▶ **What you should do**
Reproduce the material exactly, omitting nothing.

▶ **Dataset content**
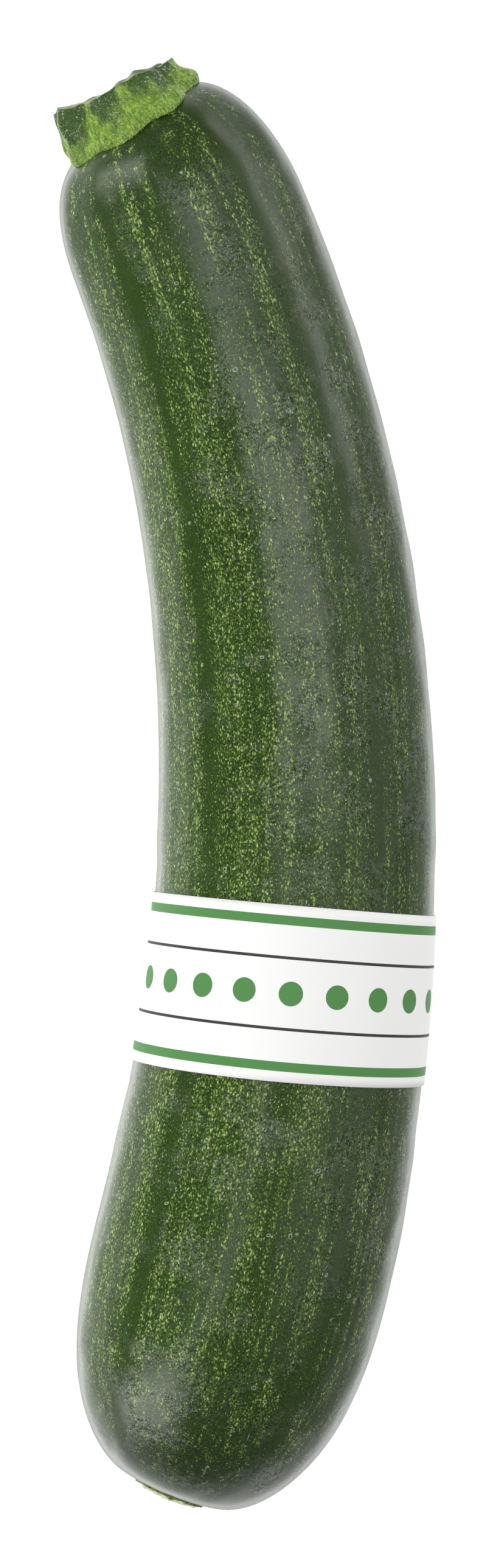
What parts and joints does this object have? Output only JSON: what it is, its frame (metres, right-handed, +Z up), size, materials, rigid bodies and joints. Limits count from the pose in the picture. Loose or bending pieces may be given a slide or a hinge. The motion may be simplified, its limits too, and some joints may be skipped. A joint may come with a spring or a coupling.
{
  "type": "zucchini",
  "caption": "Bent green zucchini lying on its side, with a cut stem stub, a blossom scar and a plain paper band round it.",
  "frame": {"origin": "on the surface that the fruit lies on, under the middle of its bounding box", "axes": "+Y along the fruit towards the stem, +Z up, +X to the outside of its bend"},
  "size_m": [0.0686, 0.2584, 0.0537],
  "materials": {
    "green_skin": "waxy skin, softly glossy, dark green with fine pale flecks",
    "green_stem": "hairy, ribbed, yellow-green plant tissue",
    "corky_scar": "dry, pale, corky",
    "white_paper": "smooth coated white paper"
  },
  "bodies": {
    "root": {"fruit": "green_skin", "stem": "green_stem", "blossom_scar": "corky_scar", "paper_band": "white_paper"}
  },
  "joints": []
}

▶ **Right answer**
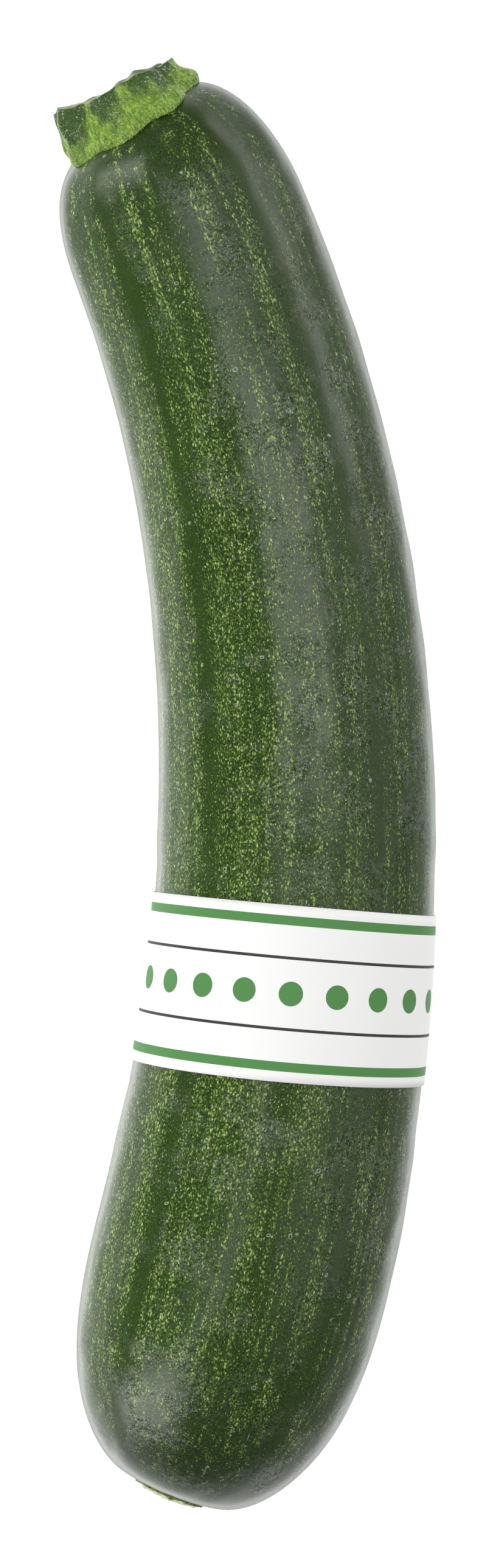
What parts and joints does this object have? Output only JSON: what it is, its frame (metres, right-handed, +Z up), size, materials, rigid bodies and joints. Limits count from the pose in the picture. Loose or bending pieces may be given a slide or a hinge. The motion may be simplified, its limits too, and some joints may be skipped. A joint may come with a spring or a coupling.
{
  "type": "zucchini",
  "caption": "Bent green zucchini lying on its side, with a cut stem stub, a blossom scar and a plain paper band round it.",
  "frame": {"origin": "on the surface that the fruit lies on, under the middle of its bounding box", "axes": "+Y along the fruit towards the stem, +Z up, +X to the outside of its bend"},
  "size_m": [0.0686, 0.2584, 0.0537],
  "materials": {
    "green_skin": "waxy skin, softly glossy, dark green with fine pale flecks",
    "green_stem": "hairy, ribbed, yellow-green plant tissue",
    "corky_scar": "dry, pale, corky",
    "white_paper": "smooth coated white paper"
  },
  "bodies": {
    "root": {"fruit": "green_skin", "stem": "green_stem", "blossom_scar": "corky_scar", "paper_band": "white_paper"}
  },
  "joints": []
}